Task prompt:
Please output the lines shown below exactly as they appear.

Supplied material:

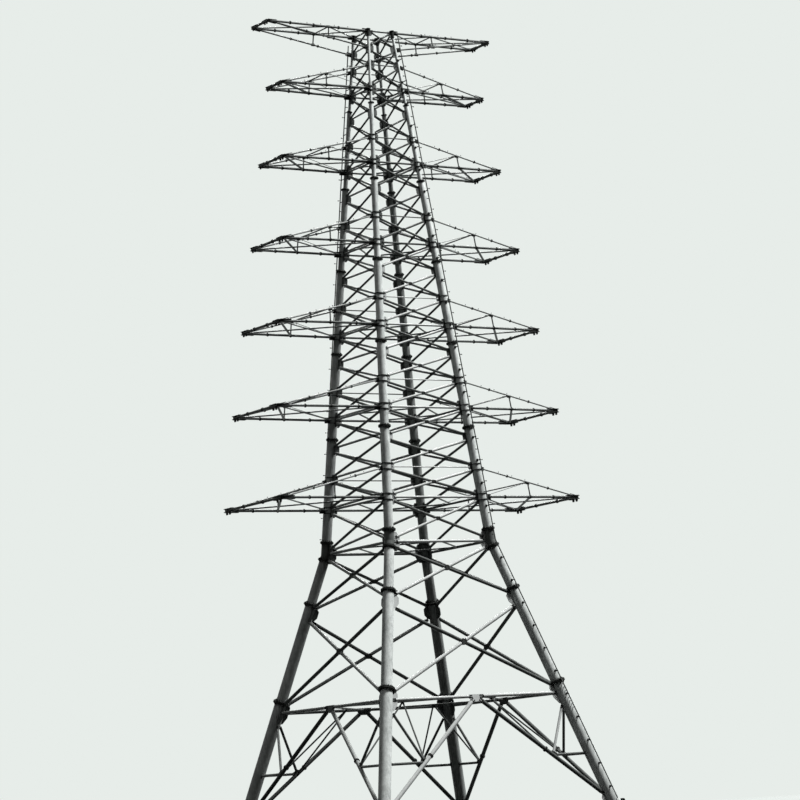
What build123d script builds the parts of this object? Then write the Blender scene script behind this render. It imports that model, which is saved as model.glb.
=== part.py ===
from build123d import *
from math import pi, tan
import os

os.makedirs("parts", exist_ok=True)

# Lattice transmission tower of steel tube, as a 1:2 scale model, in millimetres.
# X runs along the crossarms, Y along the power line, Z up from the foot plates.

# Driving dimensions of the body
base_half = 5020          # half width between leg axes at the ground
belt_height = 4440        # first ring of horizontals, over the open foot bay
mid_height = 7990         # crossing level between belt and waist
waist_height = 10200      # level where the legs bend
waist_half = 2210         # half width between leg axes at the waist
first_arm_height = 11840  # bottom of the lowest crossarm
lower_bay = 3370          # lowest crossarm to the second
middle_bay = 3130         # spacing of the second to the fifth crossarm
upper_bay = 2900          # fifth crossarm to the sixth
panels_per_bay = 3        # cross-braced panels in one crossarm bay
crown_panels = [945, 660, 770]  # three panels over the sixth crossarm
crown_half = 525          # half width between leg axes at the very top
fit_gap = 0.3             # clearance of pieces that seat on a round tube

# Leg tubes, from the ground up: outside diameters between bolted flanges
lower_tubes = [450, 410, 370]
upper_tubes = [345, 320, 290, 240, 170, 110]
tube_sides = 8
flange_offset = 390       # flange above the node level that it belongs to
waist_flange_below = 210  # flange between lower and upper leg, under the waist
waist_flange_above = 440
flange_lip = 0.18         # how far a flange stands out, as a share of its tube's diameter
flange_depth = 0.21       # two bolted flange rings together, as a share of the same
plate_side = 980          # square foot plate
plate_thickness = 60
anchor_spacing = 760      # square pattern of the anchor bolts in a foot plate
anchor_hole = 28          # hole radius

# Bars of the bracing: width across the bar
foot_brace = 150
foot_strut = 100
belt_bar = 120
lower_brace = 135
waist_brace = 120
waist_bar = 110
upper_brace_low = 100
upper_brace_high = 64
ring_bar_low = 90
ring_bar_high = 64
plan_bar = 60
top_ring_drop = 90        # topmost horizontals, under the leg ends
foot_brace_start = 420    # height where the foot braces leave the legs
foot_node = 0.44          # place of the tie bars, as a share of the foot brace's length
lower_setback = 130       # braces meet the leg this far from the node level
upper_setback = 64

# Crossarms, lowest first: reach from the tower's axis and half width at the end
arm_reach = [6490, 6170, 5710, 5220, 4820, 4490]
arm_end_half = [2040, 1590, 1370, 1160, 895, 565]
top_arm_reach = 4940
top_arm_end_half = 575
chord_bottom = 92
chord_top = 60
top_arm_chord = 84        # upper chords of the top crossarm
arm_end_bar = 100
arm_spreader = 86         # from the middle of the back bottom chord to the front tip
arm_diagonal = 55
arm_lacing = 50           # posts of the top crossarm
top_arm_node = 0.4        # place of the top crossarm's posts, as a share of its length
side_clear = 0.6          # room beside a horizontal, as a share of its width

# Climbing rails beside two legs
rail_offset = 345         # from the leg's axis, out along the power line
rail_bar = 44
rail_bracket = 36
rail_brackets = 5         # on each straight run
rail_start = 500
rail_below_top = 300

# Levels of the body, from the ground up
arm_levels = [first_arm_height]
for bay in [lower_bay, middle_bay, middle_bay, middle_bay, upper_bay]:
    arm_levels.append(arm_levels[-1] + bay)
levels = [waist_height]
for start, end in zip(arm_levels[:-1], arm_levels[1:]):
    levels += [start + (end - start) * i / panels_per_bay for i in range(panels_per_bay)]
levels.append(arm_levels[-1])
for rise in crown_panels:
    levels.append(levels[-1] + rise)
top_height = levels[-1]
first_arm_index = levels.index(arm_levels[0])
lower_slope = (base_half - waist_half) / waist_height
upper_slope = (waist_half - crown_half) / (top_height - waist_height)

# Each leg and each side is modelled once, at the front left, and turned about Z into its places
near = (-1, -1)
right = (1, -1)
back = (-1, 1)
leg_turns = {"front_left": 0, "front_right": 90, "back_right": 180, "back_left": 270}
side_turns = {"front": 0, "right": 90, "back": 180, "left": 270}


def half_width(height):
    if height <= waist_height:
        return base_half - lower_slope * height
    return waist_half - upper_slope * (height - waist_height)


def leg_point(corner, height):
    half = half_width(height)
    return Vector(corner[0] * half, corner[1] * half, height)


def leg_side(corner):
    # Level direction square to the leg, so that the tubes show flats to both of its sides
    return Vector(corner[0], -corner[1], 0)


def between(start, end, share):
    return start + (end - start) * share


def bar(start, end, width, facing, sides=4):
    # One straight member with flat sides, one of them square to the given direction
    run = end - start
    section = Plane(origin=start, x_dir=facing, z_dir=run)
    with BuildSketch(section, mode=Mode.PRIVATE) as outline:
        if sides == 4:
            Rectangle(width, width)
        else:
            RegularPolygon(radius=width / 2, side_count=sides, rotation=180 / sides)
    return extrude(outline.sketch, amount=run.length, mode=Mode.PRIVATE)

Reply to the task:
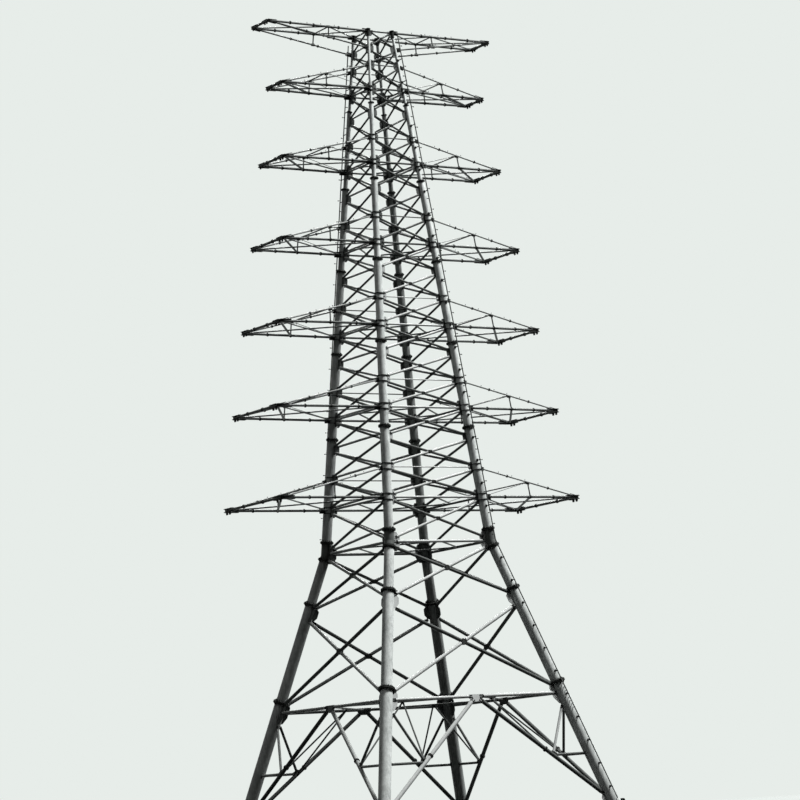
What build123d script builds the parts of this object? Then write the Blender scene script behind this render. It imports that model, which is saved as model.glb.
=== part.py ===
from build123d import *
from math import pi, tan
import os

os.makedirs("parts", exist_ok=True)

# Lattice transmission tower of steel tube, as a 1:2 scale model, in millimetres.
# X runs along the crossarms, Y along the power line, Z up from the foot plates.

# Driving dimensions of the body
base_half = 5020          # half width between leg axes at the ground
belt_height = 4440        # first ring of horizontals, over the open foot bay
mid_height = 7990         # crossing level between belt and waist
waist_height = 10200      # level where the legs bend
waist_half = 2210         # half width between leg axes at the waist
first_arm_height = 11840  # bottom of the lowest crossarm
lower_bay = 3370          # lowest crossarm to the second
middle_bay = 3130         # spacing of the second to the fifth crossarm
upper_bay = 2900          # fifth crossarm to the sixth
panels_per_bay = 3        # cross-braced panels in one crossarm bay
crown_panels = [945, 660, 770]  # three panels over the sixth crossarm
crown_half = 525          # half width between leg axes at the very top
fit_gap = 0.3             # clearance of pieces that seat on a round tube

# Leg tubes, from the ground up: outside diameters between bolted flanges
lower_tubes = [450, 410, 370]
upper_tubes = [345, 320, 290, 240, 170, 110]
tube_sides = 8
flange_offset = 390       # flange above the node level that it belongs to
waist_flange_below = 210  # flange between lower and upper leg, under the waist
waist_flange_above = 440
flange_lip = 0.18         # how far a flange stands out, as a share of its tube's diameter
flange_depth = 0.21       # two bolted flange rings together, as a share of the same
plate_side = 980          # square foot plate
plate_thickness = 60
anchor_spacing = 760      # square pattern of the anchor bolts in a foot plate
anchor_hole = 28          # hole radius

# Bars of the bracing: width across the bar
foot_brace = 150
foot_strut = 100
belt_bar = 120
lower_brace = 135
waist_brace = 120
waist_bar = 110
upper_brace_low = 100
upper_brace_high = 64
ring_bar_low = 90
ring_bar_high = 64
plan_bar = 60
top_ring_drop = 90        # topmost horizontals, under the leg ends
foot_brace_start = 420    # height where the foot braces leave the legs
foot_node = 0.44          # place of the tie bars, as a share of the foot brace's length
lower_setback = 130       # braces meet the leg this far from the node level
upper_setback = 64

# Crossarms, lowest first: reach from the tower's axis and half width at the end
arm_reach = [6490, 6170, 5710, 5220, 4820, 4490]
arm_end_half = [2040, 1590, 1370, 1160, 895, 565]
top_arm_reach = 4940
top_arm_end_half = 575
chord_bottom = 92
chord_top = 60
top_arm_chord = 84        # upper chords of the top crossarm
arm_end_bar = 100
arm_spreader = 86         # from the middle of the back bottom chord to the front tip
arm_diagonal = 55
arm_lacing = 50           # posts of the top crossarm
top_arm_node = 0.4        # place of the top crossarm's posts, as a share of its length
side_clear = 0.6          # room beside a horizontal, as a share of its width

# Climbing rails beside two legs
rail_offset = 345         # from the leg's axis, out along the power line
rail_bar = 44
rail_bracket = 36
rail_brackets = 5         # on each straight run
rail_start = 500
rail_below_top = 300

# Levels of the body, from the ground up
arm_levels = [first_arm_height]
for bay in [lower_bay, middle_bay, middle_bay, middle_bay, upper_bay]:
    arm_levels.append(arm_levels[-1] + bay)
levels = [waist_height]
for start, end in zip(arm_levels[:-1], arm_levels[1:]):
    levels += [start + (end - start) * i / panels_per_bay for i in range(panels_per_bay)]
levels.append(arm_levels[-1])
for rise in crown_panels:
    levels.append(levels[-1] + rise)
top_height = levels[-1]
first_arm_index = levels.index(arm_levels[0])
lower_slope = (base_half - waist_half) / waist_height
upper_slope = (waist_half - crown_half) / (top_height - waist_height)

# Each leg and each side is modelled once, at the front left, and turned about Z into its places
near = (-1, -1)
right = (1, -1)
back = (-1, 1)
leg_turns = {"front_left": 0, "front_right": 90, "back_right": 180, "back_left": 270}
side_turns = {"front": 0, "right": 90, "back": 180, "left": 270}


def half_width(height):
    if height <= waist_height:
        return base_half - lower_slope * height
    return waist_half - upper_slope * (height - waist_height)


def leg_point(corner, height):
    half = half_width(height)
    return Vector(corner[0] * half, corner[1] * half, height)


def leg_side(corner):
    # Level direction square to the leg, so that the tubes show flats to both of its sides
    return Vector(corner[0], -corner[1], 0)


def between(start, end, share):
    return start + (end - start) * share


def bar(start, end, width, facing, sides=4):
    # One straight member with flat sides, one of them square to the given direction
    run = end - start
    section = Plane(origin=start, x_dir=facing, z_dir=run)
    with BuildSketch(section, mode=Mode.PRIVATE) as outline:
        if sides == 4:
            Rectangle(width, width)
        else:
            RegularPolygon(radius=width / 2, side_count=sides, rotation=180 / sides)
    return extrude(outline.sketch, amount=run.length, mode=Mode.PRIVATE)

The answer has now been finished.